* **Goal**
Review the listing and copy each line that holds the word "manifold".

* **Dataset excerpts**
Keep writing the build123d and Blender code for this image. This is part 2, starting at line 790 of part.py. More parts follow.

==

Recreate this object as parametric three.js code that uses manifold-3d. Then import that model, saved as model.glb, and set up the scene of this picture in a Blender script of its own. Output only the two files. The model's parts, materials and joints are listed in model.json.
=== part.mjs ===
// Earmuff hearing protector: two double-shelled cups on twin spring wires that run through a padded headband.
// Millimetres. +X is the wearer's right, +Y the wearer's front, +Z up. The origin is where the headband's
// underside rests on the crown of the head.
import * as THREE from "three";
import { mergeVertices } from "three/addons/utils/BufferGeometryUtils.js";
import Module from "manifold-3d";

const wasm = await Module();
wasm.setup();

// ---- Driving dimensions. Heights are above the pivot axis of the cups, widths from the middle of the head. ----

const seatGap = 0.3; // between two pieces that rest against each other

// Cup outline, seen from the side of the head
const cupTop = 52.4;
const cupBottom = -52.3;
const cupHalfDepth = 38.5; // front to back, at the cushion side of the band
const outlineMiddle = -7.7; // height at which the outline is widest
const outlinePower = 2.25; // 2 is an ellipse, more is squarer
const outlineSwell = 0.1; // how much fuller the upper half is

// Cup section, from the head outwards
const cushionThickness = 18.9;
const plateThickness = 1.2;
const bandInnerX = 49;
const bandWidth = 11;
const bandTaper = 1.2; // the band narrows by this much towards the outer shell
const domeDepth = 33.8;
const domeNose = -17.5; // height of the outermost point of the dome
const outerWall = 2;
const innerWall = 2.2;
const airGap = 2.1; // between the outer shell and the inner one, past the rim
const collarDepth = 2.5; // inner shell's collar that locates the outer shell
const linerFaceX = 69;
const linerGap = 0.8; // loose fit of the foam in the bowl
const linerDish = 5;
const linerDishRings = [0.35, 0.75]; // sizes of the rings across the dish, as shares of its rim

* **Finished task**
Recreate this object as parametric three.js code that uses manifold-3d. Then import that model, saved as model.glb, and set up the scene of this picture in a Blender script of its own. Output only the two files. The model's parts, materials and joints are listed in model.json.
import Module from "manifold-3d";